:: TASK STATEMENT ::
Transcribe only part of the material below: the lines from the one containing "write_sheet()" through the one containing "points = [vertex.co", inclusive, exactly as written.

:: GIVEN MATERIAL ::
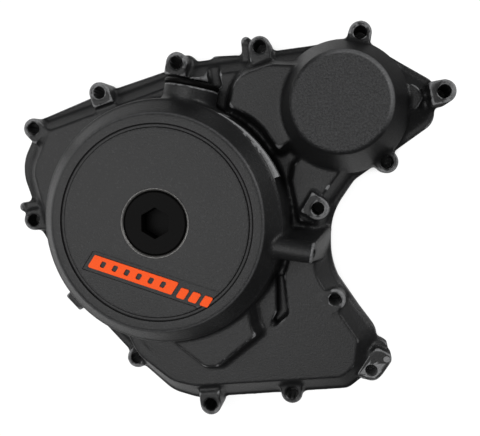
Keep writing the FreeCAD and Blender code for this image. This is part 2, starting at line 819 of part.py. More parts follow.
def sealing_ring(label, prefix, placement):
    """O-ring in the corner between the plug's shank and the underside of its head."""
    item = document.addObject("Part::Torus", label)
    room = "Sizes.ring_room / 2"
    expressions = {
        "Radius1": "Sizes.%s_plug_shank / 2 + Sizes.ring_section / 2 + %s" % (prefix, room),
        "Radius2": "Sizes.ring_section / 2",
    }
    bind(item, **expressions)
    drop = size("ring_section") / 2.0 + size("ring_room") / 2.0
    item.Placement = placement * Placement(Vector(0, 0, -drop), Rotation())
    return item


def slanted_bar(start, length, height, foot):
    """Upright-ended block in the recess's own directions, its ends leaning like the recess's end."""
    angle = size("recess_angle")
    lean = size("recess_slant") * height
    along, across = start
    corners = [(along, across), (along + length, across), (along + length - lean, across - height)]
    corners.append((along - lean, across - height))
    vertices = []
    for u, v in corners:
        point = polar(u, angle) + polar(v, angle + 90.0)
        vertices.append((point.x, point.y, size("inlay_round")))
    return prism(vertices, foot, foot + size("inlay_height"))


def orange_inlay():
    """Slotted strip and short bars, bonded to the floor of the name recess."""
    foot = size("rotor_top") - size("recess_depth")
    margin = size("inlay_margin")
    strip_length = size("inlay_strip_length")
    strip_width = size("inlay_strip_width")
    upper = size("recess_upper") - margin
    rear = size("recess_rear") + margin
    strip = slanted_bar((rear, upper), strip_length, strip_width, foot)
    slots = int(size("inlay_slots"))
    slot_width = size("inlay_slot_width")
    slot_height = size("inlay_slot_height")
    pitch = strip_length / (slots + 1.0)
    middle = upper - (strip_width - slot_height) / 2.0
    lean = size("recess_slant") * (strip_width - slot_height) / 2.0
    for index in range(slots):
        along = rear - lean + pitch * (index + 1) - slot_width / 2.0
        strip = strip.cut(slanted_bar((along, middle), slot_width, slot_height, foot))
    bar_width = size("inlay_bar_width")
    bar_height = size("inlay_bar_height")
    gap = size("inlay_gap")
    solids = [strip]
    for index in range(int(size("inlay_bars"))):
        along = rear + strip_length + gap + index * (bar_width + gap)
        solids.append(slanted_bar((along, upper - gap), bar_width, bar_height, foot))
    return feature("orange_inlay", Part.makeCompound(solids))


def export(items):
    """Write one file for each sub-part, once every object of the document has been checked."""
    document.recompute()
    for item in document.Objects:
        if "Invalid" in item.State or "Error" in item.State:
            raise RuntimeError("%s did not compute: %s" % (item.Label, item.State))
    for item in items:
        if item.Shape.isNull() or not item.Shape.isValid():
            raise RuntimeError(item.Label + " has no valid shape")
    os.makedirs("parts", exist_ok=True)
    for item in items:
        item.Shape.exportStep("parts/%s.step" % item.Label)
        print(item.Label, len(item.Shape.Solids), "solid(s)", round(item.Shape.Volume, 1), "mm3")


write_sheet()
crank_seat_height = size("rotor_top") - size("crank_plug_sunk") - size("crank_plug_head")
crank_place = Placement(Vector(0, 0, crank_seat_height), Rotation())
timing_place = timing_placement(size("timing_seat_radius"))
export(
    [
        cover_casting(),
        screw_plug("crank_plug", "crank", crank_place),
        sealing_ring("crank_plug_ring", "crank", crank_place),
        screw_plug("timing_plug", "timing", timing_place),
        sealing_ring("timing_plug_ring", "timing", timing_place),
        orange_inlay(),
    ]
)
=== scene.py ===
# %% [markdown]
# # A die-cast stator cover
# The cover is one thin-walled casting under dark graphite paint, with two black screw plugs and an
# orange inlay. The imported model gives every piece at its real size. This lesson keeps those
# places and gives each piece the surface that it has on the real cover. Lengths are written in
# millimetres and turned into Blender's metres in one place.

# %% Load the frame
import json
import math

import bmesh
import bpy
import numpy as np
import openvdb
from mathutils import Matrix, Vector


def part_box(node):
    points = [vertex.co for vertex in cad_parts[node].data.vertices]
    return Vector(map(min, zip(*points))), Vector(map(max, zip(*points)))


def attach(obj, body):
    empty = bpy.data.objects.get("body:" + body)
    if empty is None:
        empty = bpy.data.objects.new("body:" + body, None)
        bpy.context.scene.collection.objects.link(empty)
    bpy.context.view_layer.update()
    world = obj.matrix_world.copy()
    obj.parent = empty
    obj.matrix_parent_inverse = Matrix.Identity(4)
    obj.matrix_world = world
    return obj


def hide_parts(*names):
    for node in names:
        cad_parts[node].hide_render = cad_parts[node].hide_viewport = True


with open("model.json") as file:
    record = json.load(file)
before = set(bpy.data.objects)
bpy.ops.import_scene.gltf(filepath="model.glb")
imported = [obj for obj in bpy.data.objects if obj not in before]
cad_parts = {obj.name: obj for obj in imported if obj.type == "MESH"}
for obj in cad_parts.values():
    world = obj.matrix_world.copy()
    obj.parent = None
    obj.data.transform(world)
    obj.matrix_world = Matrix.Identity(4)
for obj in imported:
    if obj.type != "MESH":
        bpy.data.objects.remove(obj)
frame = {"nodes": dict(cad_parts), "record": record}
nodes = frame["nodes"]
mounts = {mount["name"]: mount for mount in frame["record"]["mounts"]}
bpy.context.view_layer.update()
MM = 0.001
print("pieces in the frame:", sorted(nodes))

# %% [markdown]
# ## Values as Python expressions
# A shader is a graph of nodes. Drawing it node by node is slow to write and hard to read, so a
# small class wraps one socket, and Python's own operators add the Math nodes. A second class holds
# one material and makes every other kind of node through a single method.


# %% A socket with operators
class Value:
    """One shader value. Adding to it or scaling it adds a Math node to its material."""

    def __init__(self, finish, socket):
        self.finish = finish
        self.socket = socket

    def math(self, operation, first, second):
        return self.finish.node("ShaderNodeMath", {"operation": operation}, (first, second))

    def __add__(self, other):
        return self.math("ADD", self, other)

    def __radd__(self, other):
        return self.math("ADD", other, self)

    def __sub__(self, other):
        return self.math("SUBTRACT", self, other)

    def __rsub__(self, other):
        return self.math("SUBTRACT", other, self)

    def __mul__(self, other):
        return self.math("MULTIPLY", self, other)

    def __rmul__(self, other):
        return self.math("MULTIPLY", other, self)

    def between(self, low, high):
        """0 below the low value, 1 above the high one, and a soft step in between."""
        settings = {"interpolation_type": "SMOOTHSTEP"}
        return self.finish.node("ShaderNodeMapRange", settings, {0: self, 1: low, 2: high})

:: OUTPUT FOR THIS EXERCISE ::
write_sheet()
crank_seat_height = size("rotor_top") - size("crank_plug_sunk") - size("crank_plug_head")
crank_place = Placement(Vector(0, 0, crank_seat_height), Rotation())
timing_place = timing_placement(size("timing_seat_radius"))
export(
    [
        cover_casting(),
        screw_plug("crank_plug", "crank", crank_place),
        sealing_ring("crank_plug_ring", "crank", crank_place),
        screw_plug("timing_plug", "timing", timing_place),
        sealing_ring("timing_plug_ring", "timing", timing_place),
        orange_inlay(),
    ]
)
=== scene.py ===
# %% [markdown]
# # A die-cast stator cover
# The cover is one thin-walled casting under dark graphite paint, with two black screw plugs and an
# orange inlay. The imported model gives every piece at its real size. This lesson keeps those
# places and gives each piece the surface that it has on the real cover. Lengths are written in
# millimetres and turned into Blender's metres in one place.

# %% Load the frame
import json
import math

import bmesh
import bpy
import numpy as np
import openvdb
from mathutils import Matrix, Vector


def part_box(node):
    points = [vertex.co for vertex in cad_parts[node].data.vertices]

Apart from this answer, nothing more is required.